Which of the chromatin regions is more loosely packed?

Answer 23

The transcriptionally active region.

Question 24

Which of the above chromatin regions contains more acetylated histones?

Answer 24

The transcriptionally active region.

Question 25

What kind of enzymes can be recruited to chromatin by transactivators that bind enhancer or UAS?

Answer 25

Histone acetylases and chromatin-remodeling enzymes.

Question 26

How do these enzymes (histone acetylases and chromatin-remodeling enzymes) enhance gene expression?

Answer 26

Histone acetylases acetylate histone proteins, reducing the nucleosome packing and recruiting
transcription factors and chromatin-remodeling
enzymes that contain a bromodomain.
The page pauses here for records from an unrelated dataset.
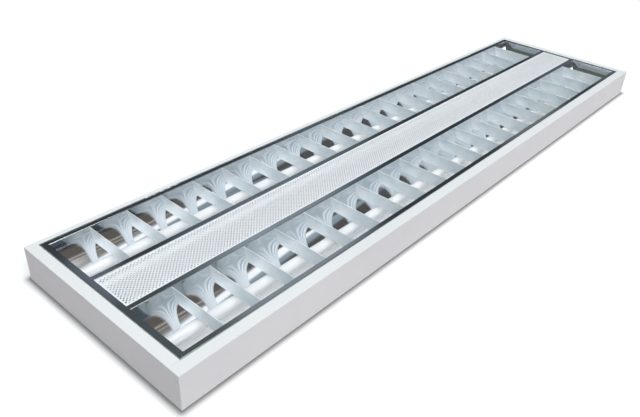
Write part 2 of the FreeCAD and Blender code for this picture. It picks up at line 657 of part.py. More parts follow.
# near outer reflector with the near bar as its top; its ends are mitred
s0 = mirror_sheet("reflector_near_outer", ni, 1, [(ne + 0.25, vH - VALUE["bar_lip"]), (ne + 0.25, zt)], ee)
cuts = []
for s in (1, -1):
    x_in, x_out = s * ei, s * ee
    g = 0.06 * s
    cuts.append(prism([(x_in - g, ni), (x_out - g, ne), (x_out - g, ne - 3), (s * big, ne - 3), (s * big, ni + 60),
                       (x_in - g, ni + 60)], -1, vH + 1))
    a, c = sorted((s * (ei - 0.7), s * big))
    cuts.append(box(a, c, ni - 0.6, ni + 60, -1, vH - 0.7))
cuts.append(Part.makeCompound(slots(ni, 1)))
feature("reflector_near_outer", finish_mirror(s0, cuts))

# far outer reflector with the far bar; its flat stops short of the hinge
s0 = mirror_sheet("reflector_far_outer", fi, -1, [(fe, zt)], ee)
cuts = []
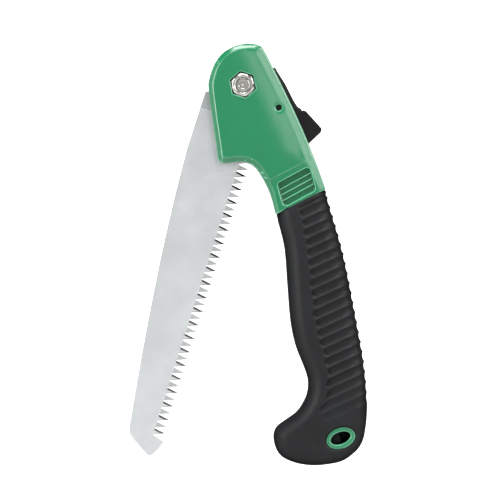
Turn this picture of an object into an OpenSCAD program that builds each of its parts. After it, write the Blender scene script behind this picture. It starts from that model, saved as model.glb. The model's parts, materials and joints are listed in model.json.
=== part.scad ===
// Folding pruning saw: a steel blade that folds into a two-shot handle and locks open or closed.
// The origin is on the pivot axis, midway between the cheeks. +X is the back of the handle,
// +Z is up and +Y points away from the side with the nut. Angles are measured from +Z towards +X.

/* [Blade] */
// Thickness of the blade
blade_t = 1.4; // [1.2:0.1:1.5]
// Angle of the blade at rest, from straight down towards the front
blade_tilt = 17.65; // [17:0.05:18]
// Distance from the pivot to the first tooth
teeth_start = 35; // [34:0.5:36]
// Number of teeth
tooth_count = 42; // [36:1:42]
// Pitch of the teeth
tooth_pitch = 4.01; // [3.8:0.01:4.01]
// Distance of the tooth points from the blade's centre line
tooth_tip_n = 17.8; // [17:0.1:18]
// Distance of the gullets from the blade's centre line
gullet_n = 11.2; // [11:0.1:12]
// Radius of the tang where it passes the lock pawl
tang_r = 16.55; // [16.5:0.05:16.6]
// Radius of the tang between the lock notches
tang_relief_r = 14.3; // [14:0.1:14.5]

/* [Motion] */
// Turn from rest to fully folded
fold_turn = 25.5; // [25:0.5:26]
// Turn from rest to fully open
open_turn = 154.5; // [154:0.5:155]

/* [Handle] */
// Thickness across the cheeks of the head
head_t = 22; // [22:0.5:23]
// Width of the bevel around the head, seen from the side
bevel_w = 2.8; // [2:0.1:3]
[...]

Chromatin-remodeling enzymes shift the position of nucleosomes along the DNA. Both types of enzyme expose the chromosomal DNA for binding of regulatory proteins and transcription machinery.

Question 27

What is the effect of histone acetylation on nucleosome packing?

Answer 27

Histone acetylation unpacks the nucleosome.

Question 28

What are the proteins that can bind acetylated histones?

Answer 28

The transcription factors (e.g., TAFII250) and the chromatin-remodeling enzymes that contain bromodomains.

Question 29

How do Myc-Max dimers activate gene expression?

Answer 29

Myc-Max dimers bind to E box elements in DNA and recruits co-activators that contain histone acetylase activity.

Question 30

How do Mad-Max dimers repress gene expression?

Answer 30

Mad-Max dimers bind to E box elements in DNA and recruits co-repressors that contain histone deacetylase activity.

Question 31

How does estrogen activate estrogen receptor and estrogen responsive gene expression?

Answer 31

Binding of estrogen to estrogen receptor changes the conformation of the receptor so that the receptor can recruit a co-activator.

Question 32

How does tamoxifen inhibit the estrogen receptor and estrogen responsive gene expression?

Answer 32

Binding of tamoxifen to estrogen receptor changes the conformation of the receptor so that the receptor cannot recruit the co-activator.